© Jenny Dubnau

Jenny Dubnau: Self-portrait as Liar, 2005
oil on canvas, 46 x 32 inches


Jenny Dubnau
Recent Paintings

Portia Munson
Flower Mandalas



In Jenny Dubnau's first solo exhibition at P·P·O·W Gallery, she will fill the walls of the gallery with her exquisitely painted self-portraits executed in a photo-real manner. In her previous work, Dubnau photographed friends and painted them in unidealized close-ups, exposing their flaws both physical and psychological.


This time Dubnau turns the camera and the paintbrush on herself, and now the imagery is more extreme. In each painting Dubnau rocks her own mug shot format, by dressing herself in slapstick disguises or by inflicting herself to strong physical phenomena - like wearing a silly tinsel wig, or plastering herself with mud and leaves. In spite of the sitter's situation, Dubnau maintains a deadpan facial expression in every painting. The contrast between the cool expression and the absurd situation creates a moment of emotional vulnerability in each work. By tracing the line of realist portraiture from the Northern Renaissance, to Manet up through to Alice Neel, Dubnau attempts to create a portrait of what is really there, capturing a fleeting moment, a piece of time, a psychological state.

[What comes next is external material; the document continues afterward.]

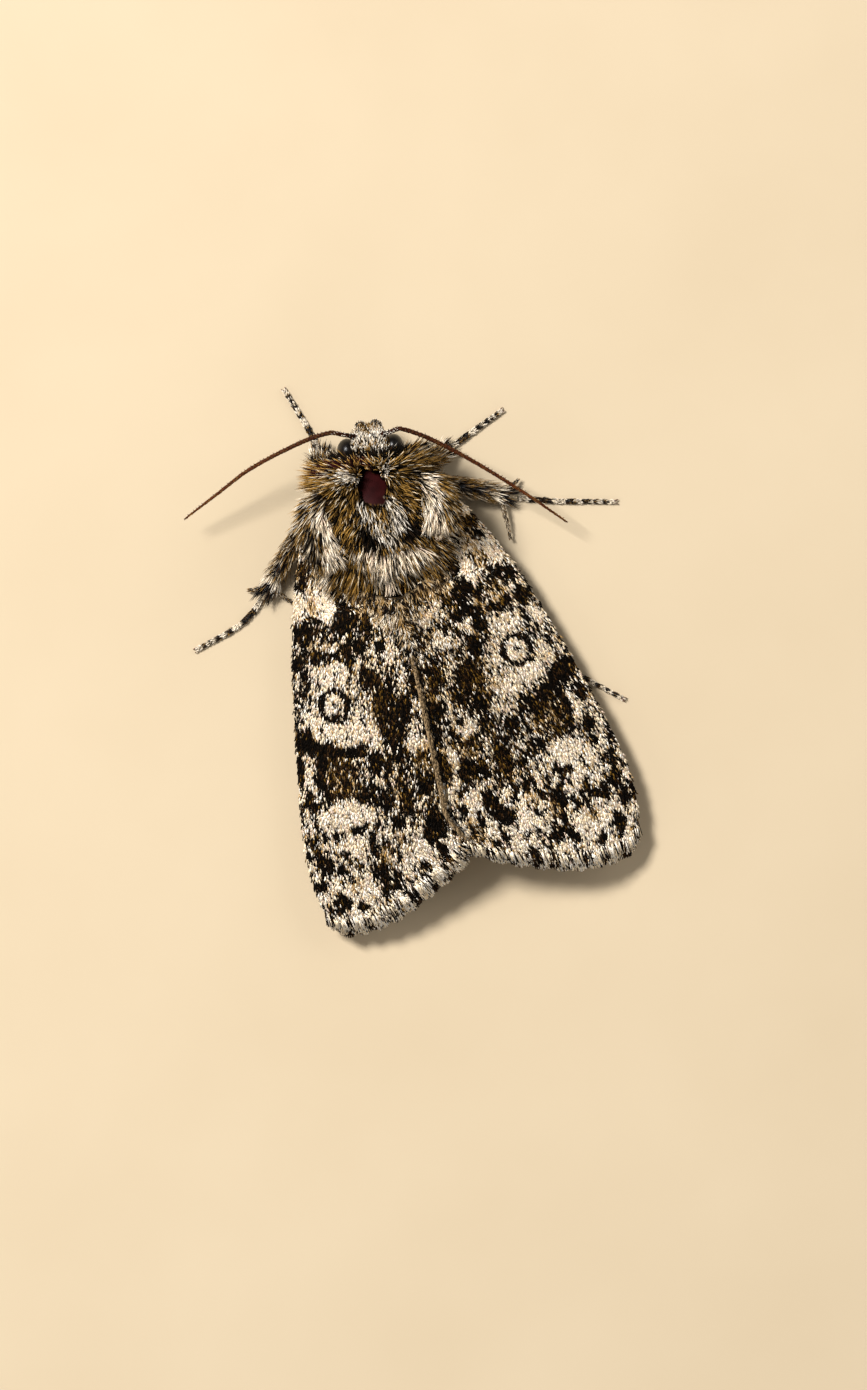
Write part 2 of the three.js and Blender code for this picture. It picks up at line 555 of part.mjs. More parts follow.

Jenny Dubnau received her M.F.A. in painting from Yale in 1996, she has one person exhibits in Williamsburg, Brooklyn, Boston and San Francisco. In 2004 Dubnau received a Guggenheim Foundation Fellowship and a Pollack Krasner Grant.


© Portia Munson

Portia Munson: Fritillaria, 2005
pigmented ink on rag paper, 44 x 66 inches


Portia Munson is best known for her saturated pink plastic installation at the New Museum's "Bad Girls" show 1994. In her first exhibition at P·P·O·W Gallery entitled "Flower Mandalas", Munson creates compositions from her garden that contain the same immensity of detail and over-saturation of color. Munson collects these flowers at their peek, and lays them out on a flatbed scanner in concentric patterns close to the traditional symbol of the mandala used in both Hinduism and Buddhism, representing the universe.


These flower arrays are captured in high-resolution scans and printed on watercolor paper with pigmented ink. Each print is a sharply detailed kaleidoscope that mixes the utopian beauty of the Garden of Eden with the dizzying visuals of a psychedelic acid trip. The flowers seem to burst out like that of a pyrotechnical climax.


Portia Munson had her first one-person show at White Columns in 1993 and has exhibited in numerous group shows as well as had two solo shows at Yoshi Gallery since 1990. She lives and works in upstate New York.